Jane also mentioned that the deer have been eating Ailanthus seedlings. It is not often that we hear anything positive about deer.


They have also had good luck finding high school volunteers who really seem to enjoy using the weed wrenches. 


Their biggest problem currently is wisteria. Their approach has been to dig it or pull it when they can and to use "cut and squirt" when the plant is to large. Woodlands Committee members noted that in Mountain Lakes, smaller lots are being overcome with wisteria along Fanny Road and along Lake Drive and Morris.


Devil's Walking Stick  Cliff said that devil’s walking stick (aralia spinosa) is on the Boulevard, Laurel Hill and at the high school; however, some have no thorns. At this point it is not clear whether the ones without thorns are actually aralia spinosa or not.




Asian Long-Horned Beetle  Cliff brought samples of the Asian Long-horned Beetle for everyone. We all agreed that it was quite a Christmas present. He also showed us a box that contained examples of the entire life-cycle of a beetle: a mature beetle, a piece of tree containing a hole made for depositing eggs, a beetle larvae, a piece of tree with an exit hole in it, and a section of tree showing the passages bored by larva. Such a box would make an excellent information display, perhaps at the library, if we could borrow one for a while.


Sudden Oak Death  Cliff also brought copies of a brochure "Phytophthora ramorum: Stopping the Spread." This brochure describes the nationwide effort to keep this disease in check, primarily by monitoring nursery stock. It also tells what to do if you suspect that a tree or plant is infected.


One troublesome aspect of this disease has been the different perceptions of risk. A recent report has been made available on the Sudden Oak Death website suddenoakdeath.org.  It can be found by selecting "Research" in the left-hand column and then selecting "Modeling Phytophtha ramorum" in the sub-list under it. The report is the result of a meeting of researchers at the USDA Forest Service, Southern Research Station in Asheville, NC. Various models and the resulting risk assessments are presented.
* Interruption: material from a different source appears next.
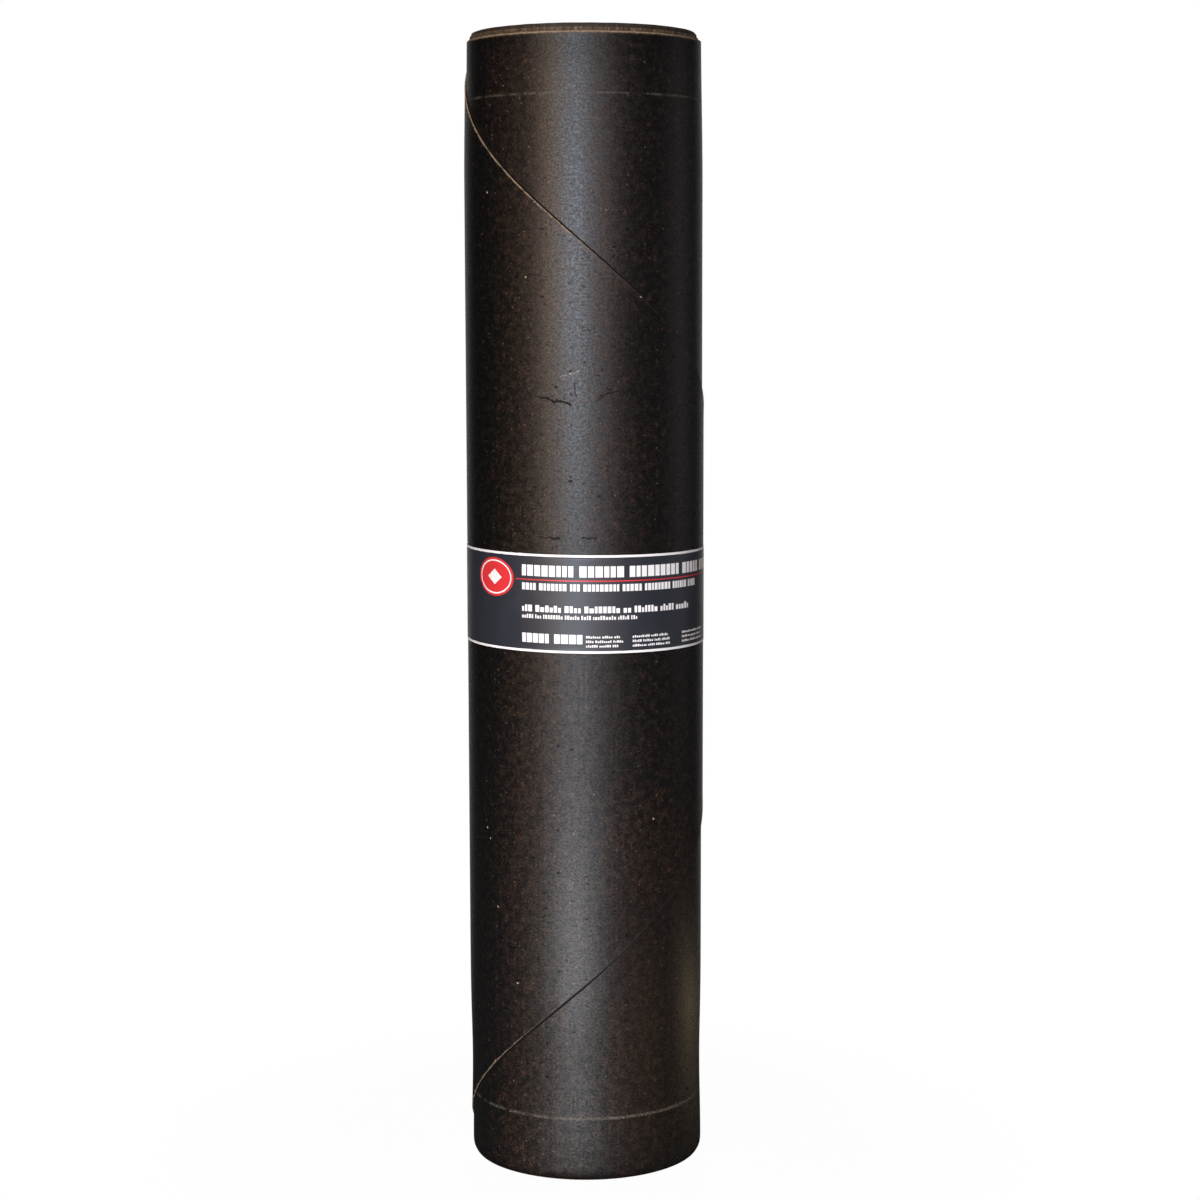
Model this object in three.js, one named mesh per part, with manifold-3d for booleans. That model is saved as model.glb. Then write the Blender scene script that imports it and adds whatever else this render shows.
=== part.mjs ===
// A roll of asphalt-saturated roofing felt, stored on its end: one sheet wound on itself without a core, with
// its tail cut to a tongue, and a printed paper band glued round its middle.
//
// Millimetres and degrees, +Z up. The origin is on the roll's axis, at the level it stands on. An azimuth is
// measured round the axis from the front (-Y) towards the right (+X), and a turn is a place along the wound
// sheet, counted in whole and part turns from its inner end.

import * as THREE from "three";
import { mergeVertices } from "three/addons/utils/BufferGeometryUtils.js";
import Module from "manifold-3d";

// The sheet and how it is wound.
const SHEET_WIDTH = 914.4;
const PLY_THICKNESS = 1.27; // one thickness of felt with its share of air
const BORE_RADIUS = 25;
const TURNS = 56.4;
const EDGE_WEAR = 0.4; // the bevel on a ply's outer corners

// The tail: the sheet's last stretch, with both corners cut off along a mitre down to a blunt tip.
const TIP_AZIMUTH = 165;
const TIP_WIDTH = 108;
const MITRE_ANGLE = 40.5; // between a mitre and the way the sheet runs

// The ends. The sheet wandered as it was wound, so its outer turns stand lower than the ones inside them.
const FLUSH_TURNS = 2; // the outermost turns, level with each other and with the floor
const STEPPED_TURNS = 3; // the turns inside them, each one step higher than the last
const SLIP = 7; // how far the outermost turns stand below the inner ones
const RING_TURNS = 3; // the inner turns show as rings of this many
const RING_RELIEF = 0.8; // how far every second ring stands back

// The paper band.
const BAND_WIDTH = 78;
const BAND_RAISE = 13; // how far the band's middle lies above the sheet's
const BAND_PAPER = 0.2;
const BAND_CLEARANCE = 0.3; // between the felt and the paper
const BAND_SKEW = 1; // how far the band sits low on the right and high on the left
const LAP_AZIMUTH = 205;
const LAP_LENGTH = 30;

const FACETS = 60; // round one turn
const BOND = 0.05; // how deep two solids of one piece reach into each other before they are joined

const ROLL_RADIUS = BORE_RADIUS + (TURNS + 1) * PLY_THICKNESS;
const TURN_LENGTH = 2 * Math.PI * ROLL_RADIUS;
const MITRE_SLOPE = Math.tan(THREE.MathUtils.degToRad(MITRE_ANGLE));
const SHEET_MIDDLE = SHEET_WIDTH / 2;

const wasm = await Module();
wasm.setup();

// ---- Geometry helpers ----

// A point given by its distance from the axis, its azimuth and its height.
function pointAt(radius, azimuth, height) {
  const angle = THREE.MathUtils.degToRad(azimuth);
  return [radius * Math.sin(angle), -radius * Math.cos(angle), height];
}

// A solid lofted through convex sections with the same number of points each. A closed loft runs back into
// its first section, and an open one has a flat cap at each end.
function loft(sections, closed = false) {
  const corners = sections[0].length;
  const index = [];
  const spans = closed ? sections.length : sections.length - 1;
  for (let i = 0; i < spans; i++) {
    const here = i * corners;
    const next = ((i + 1) % sections.length) * corners;
    for (let j = 0; j < corners; j++) {
      const k = (j + 1) % corners;
      index.push(here + j, next + j, next + k, here + j, next + k, here + k);
    }
  }
  const last = (sections.length - 1) * corners;
  for (let j = 1; !closed && j < corners - 1; j++) {
    index.push(0, j, j + 1);
    index.push(last, last + j + 1, last + j);
  }
  const geometry = new THREE.BufferGeometry();
  geometry.setAttribute("position", new THREE.Float32BufferAttribute(sections.flat(2), 3));
  geometry.setIndex(index);
  return geometry;
}

function toSolid(geometry) {
  const bare = geometry.clone();
  bare.deleteAttribute("normal");
  bare.deleteAttribute("uv");
  const merged = mergeVertices(bare, 1e-4);
  const vertProperties = new Float32Array(merged.attributes.position.array);
  const triVerts = new Uint32Array(merged.index.array);
  return new wasm.Manifold(new wasm.Mesh({ numProp: 3, vertProperties, triVerts }));
}

// Several overlapping solids as the geometry of one.
function joined(geometries) {
  const whole = geometries.map(toSolid).reduce((sum, solid) => sum.add(solid));
  const { vertProperties, triVerts } = whole.getMesh();
  const geometry = new THREE.BufferGeometry();
  geometry.setAttribute("position", new THREE.Float32BufferAttribute(vertProperties, 3));
  geometry.setIndex(new THREE.Uint32BufferAttribute(triVerts, 1));
  return geometry;
}

function makeMesh(name, geometry, material) {
  const flat = geometry.toNonIndexed(); // each facet keeps its own normal, so edges show as edges
  flat.computeVertexNormals();
  const mesh = new THREE.Mesh(flat, material);
  mesh.name = name;
  return mesh;
}

// ---- The wound sheet ----

// The sheet's outer face at a turn, and where round the axis that turn lies.
const faceRadius = (turn) => BORE_RADIUS + (turn + 1) * PLY_THICKNESS;
const azimuthOf = (turn) => TIP_AZIMUTH - 360 * (TURNS - turn);

// The sheet's lower and upper edges at a turn. Near the tip they close in along the mitres.
function sheetEdges(turn) {
  const reach = TIP_WIDTH / 2 + (TURNS - turn) * TURN_LENGTH * MITRE_SLOPE;
  return [Math.max(0, SHEET_MIDDLE - reach), Math.min(SHEET_WIDTH, SHEET_MIDDLE + reach)];
}

// The turn where the two mitres leave the sheet's edges.
const mitreStart = TURNS - (SHEET_MIDDLE - TIP_WIDTH / 2) / MITRE_SLOPE / TURN_LENGTH;

// One turn of the sheet, from the given turn on, as a ply with bevelled outer corners. A ply also has a
// section where the ply over it starts its mitres, so that the two lie facet on facet.
function windPly(first) {
  const evenly = Array.from({ length: FACETS + 1 }, (_, i) => first + i / FACETS);
  const corners = [mitreStart, mitreStart - 1].filter((turn) => turn > first && turn < first + 1);
  const stations = [...new Set([...evenly, ...corners])].sort((a, b) => a - b);
  return loft(
    stations.map((turn) => {
      const outer = faceRadius(turn);
      const inner = outer - PLY_THICKNESS - BOND;
      const [low, high] = sheetEdges(turn);
      const section = [
        [inner, low],
        [outer - EDGE_WEAR, low],
        [outer, low + EDGE_WEAR],
        [outer, high - EDGE_WEAR],
        [outer - EDGE_WEAR, high],
        [inner, high],
      ];
      return section.map(([radius, height]) => pointAt(radius, azimuthOf(turn), height));
    }),
  );
}

// The first turn, inside the bore: it starts as a full ply at the sheet's inner end and fades into the bore's
// wall.
function windInnerEnd() {
  const wall = faceRadius(0) + BOND;
  const stations = Array.from({ length: FACETS + 1 }, (_, i) => i / FACETS);
  return loft(
    stations.map((turn) => {
      const inner = faceRadius(turn) - PLY_THICKNESS;
      const azimuth = azimuthOf(turn);
      return [
        pointAt(inner, azimuth, SLIP),
        pointAt(wall, azimuth, SLIP),
        pointAt(wall, azimuth, SLIP + SHEET_WIDTH),
        pointAt(inner, azimuth, SLIP + SHEET_WIDTH),
      ];
    }),
  );
}

// The rings that the ends of the turned body show, from the outside in: each one's outer radius and its lift,
// which is how far its lower edge stands above the floor.
function endRings() {
  const rings = [];
  let outer = ROLL_RADIUS - FLUSH_TURNS * PLY_THICKNESS;
  for (let i = 1; i <= STEPPED_TURNS; i++) {
    rings.push({ outer, lift: (SLIP * i) / (STEPPED_TURNS + 1) });
    outer -= PLY_THICKNESS;
  }
  for (let i = 0; outer > faceRadius(0) + PLY_THICKNESS; i++) {
    rings.push({ outer, lift: SLIP - RING_RELIEF * (i % 2) });
    outer -= RING_TURNS * PLY_THICKNESS;
  }
  return rings;
}

// The body of the roll as one turned solid with its bore. The sheet has one width, so the upper end repeats
// the steps of the lower one.
function turnBody() {
  const rings = endRings();
  const lower = rings.flatMap(({ outer, lift }, i) => {
    const inner = i + 1 < rings.length ? rings[i + 1].outer : faceRadius(0);
    return [new THREE.Vector2(outer, lift), new THREE.Vector2(inner, lift)];
  });
  const upper = lower.map(({ x, y }) => new THREE.Vector2(x, y + SHEET_WIDTH));
  const profile = [...lower.reverse(), ...upper, lower[0]];
  const start = THREE.MathUtils.degToRad(TIP_AZIMUTH);
  return new THREE.LatheGeometry(profile, FACETS, start, 2 * Math.PI).rotateX(Math.PI / 2);
}

function makeFeltRoll() {
  const outerTurns = Array.from({ length: FLUSH_TURNS }, (_, i) => windPly(TURNS - 1 - i));
  return joined([turnBody(), ...outerTurns, windInnerEnd()]);
}

// ---- The paper band ----

// The paper follows the felt's outer face. At the tip it runs straight from the tip's corner, as a tangent,
// down to the turn below.
const BELOW_TIP = ROLL_RADIUS - PLY_THICKNESS;
const BRIDGE_ANGLE = THREE.MathUtils.radToDeg(Math.acos(BELOW_TIP / ROLL_RADIUS));

function bandRadius(pastTip) {
  const angle = ((pastTip % 360) + 360) % 360;
  if (angle < BRIDGE_ANGLE) {
    return BELOW_TIP / Math.cos(THREE.MathUtils.degToRad(BRIDGE_ANGLE - angle)) + BAND_CLEARANCE;
  }
  return BELOW_TIP + PLY_THICKNESS * (angle / 360) + BAND_CLEARANCE;
}

// A rectangle of paper between two depths over the felt, at an angle past the tip.
function paperSection(pastTip, near, far) {
  const azimuth = TIP_AZIMUTH + pastTip;
  const skewed = BAND_RAISE - BAND_SKEW * Math.sin(THREE.MathUtils.degToRad(azimuth));
  const middle = SHEET_MIDDLE + skewed;
  const low = middle - BAND_WIDTH / 2;
  const high = middle + BAND_WIDTH / 2;
  const inner = bandRadius(pastTip) + near;
  const outer = bandRadius(pastTip) + far;
  return [
    pointAt(inner, azimuth, low),
    pointAt(outer, azimuth, low),
    pointAt(outer, azimuth, high),
    pointAt(inner, azimuth, high),
  ];
}

// The band's end is glued over its start: a second thickness of paper, whose sections are shared with the
// ring's. The ring has a section over the mitres' start too, where the felt has one.
function makePaperBand() {
  const lapStart = LAP_AZIMUTH - TIP_AZIMUTH;
  const lapEnd = lapStart + (360 * LAP_LENGTH) / TURN_LENGTH;
  const evenly = Array.from({ length: FACETS }, (_, i) => (360 * i) / FACETS);
  const beyondTip = evenly.filter((angle) => angle > BRIDGE_ANGLE);
  const overMitres = 360 * (1 - TURNS + mitreStart);
  const marks = [0, BRIDGE_ANGLE, lapStart, lapEnd, overMitres, ...beyondTip];
  const around = [...new Set(marks)].sort((a, b) => a - b);
  const ring = loft(
    around.map((angle) => paperSection(angle, 0, BAND_PAPER)),
    true,
  );
  const along = around.filter((angle) => angle >= lapStart && angle <= lapEnd);
  const lap = loft(along.map((angle) => paperSection(angle, BAND_PAPER - BOND, 2 * BAND_PAPER)));
  return joined([ring, lap]);
}

// ---- The roll ----

const felt = new THREE.MeshStandardMaterial({ color: 0x2b2622, roughness: 0.6, metalness: 0 });
const paper = new THREE.MeshStandardMaterial({ color: 0x2e3033, roughness: 0.45, metalness: 0 });

const roll = new THREE.Group();
roll.add(makeMesh("felt_roll", makeFeltRoll(), felt));
roll.add(makeMesh("paper_band", makePaperBand(), paper));

export default roll;
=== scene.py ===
from math import acos, cos, degrees, pi, radians, sin, tan

import bpy
import numpy as np
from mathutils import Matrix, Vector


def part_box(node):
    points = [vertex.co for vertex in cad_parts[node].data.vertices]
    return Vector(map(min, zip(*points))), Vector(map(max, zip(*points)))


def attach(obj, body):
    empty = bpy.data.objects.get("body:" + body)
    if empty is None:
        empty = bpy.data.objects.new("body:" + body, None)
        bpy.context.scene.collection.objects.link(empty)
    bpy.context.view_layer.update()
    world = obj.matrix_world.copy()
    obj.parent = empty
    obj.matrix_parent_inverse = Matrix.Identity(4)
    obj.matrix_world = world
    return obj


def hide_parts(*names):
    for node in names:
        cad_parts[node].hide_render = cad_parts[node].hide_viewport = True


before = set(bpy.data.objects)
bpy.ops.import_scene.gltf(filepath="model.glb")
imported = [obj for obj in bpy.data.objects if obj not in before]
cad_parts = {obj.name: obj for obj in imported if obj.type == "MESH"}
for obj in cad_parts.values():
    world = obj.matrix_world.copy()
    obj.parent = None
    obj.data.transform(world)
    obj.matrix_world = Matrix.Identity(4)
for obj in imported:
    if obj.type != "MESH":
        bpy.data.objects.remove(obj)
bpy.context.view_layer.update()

# ---- The outer turns ----
# The roll is one long sheet of organic felt, a thick soft paper of wood and rag fibre soaked through with
# hot asphalt. It is wound tight on itself without a core. Its last stretch is a tongue, with both corners cut
# off on a mitre.

SHEET_WIDTH = 0.9144
PLY = 0.00127
BORE_RADIUS = 0.025
TURNS = 56.4
TIP_AZIMUTH = 165.0
TIP_WIDTH = 0.108
MITRE_ANGLE = 40.5
ROLL_RADIUS = BORE_RADIUS + (TURNS + 1) * PLY
TURN_LENGTH = 2 * pi * ROLL_RADIUS
SHEET_MIDDLE = SHEET_WIDTH / 2
MITRE_SLOPE = tan(radians(MITRE_ANGLE))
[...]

Bacterial Leaf Scorch  Jerry passed out some recent material on this problem. I included a map which showed a considerably greater spread than the 1999 map shown on the BLS website maintained by the NJ Forest Service.  It is believed that insects carry it and spread it to a large selection of trees, especially Northern red oaks and pin oaks. Several other tree species, including other oaks, mulberry, sweetgum, and some maples are also affected but not yet to the extent of the Northern red oak and pin oak in New Jersey. In other states elms and sycamores are affected but such evidence has not yet been found in New Jersey.  If caught early enough the infected branch can be removed and the tree will not be threatened.  There are “host plants” that are not affected but carry the disease.  Evidence of the disease is that the leaf has a “scarring on the leaf surface” due to the lack of water to the leaf.   One question is how to properly dispose of the infected material from trees?


Our February meeting (the 15th) will be a joint meeting with the Shade Tree Commission to discuss the specific topic of threats to our trees. We need to be sure that we have a coordinated effort on this problem.


Other topics


Bears  Linda asked about the bears in town and whether the bow hunters are allowed to hunt them.  Cliff said there was one that broke a lot of ice on Wildwood Lake. No bear hunting is allowed in town.


Pocono Land  George mentioned that the land across from the Borough garage could use some attention. It is becoming a dumping area. We need to determine what kind of habitat to encourage.


Bio-Blitz  Cliff brought a report on the Lenape Park Bio-Blitz held in Union County last May. "A Bio-Blitz is an effort to identify the different forms of life that can be found in a given location over a 24-hour period." They identified "660 different species, ranging from mushrooms to oak trees, from ants to coyote and deer, and from bees and butterflies to hawks," all in a 45-acre park. This was the first Bio-Blitz ever held in New Jersey. The report gives details in seven categories: plants, fungi, insects, fish, reptiles and amphibians, bird, mammals.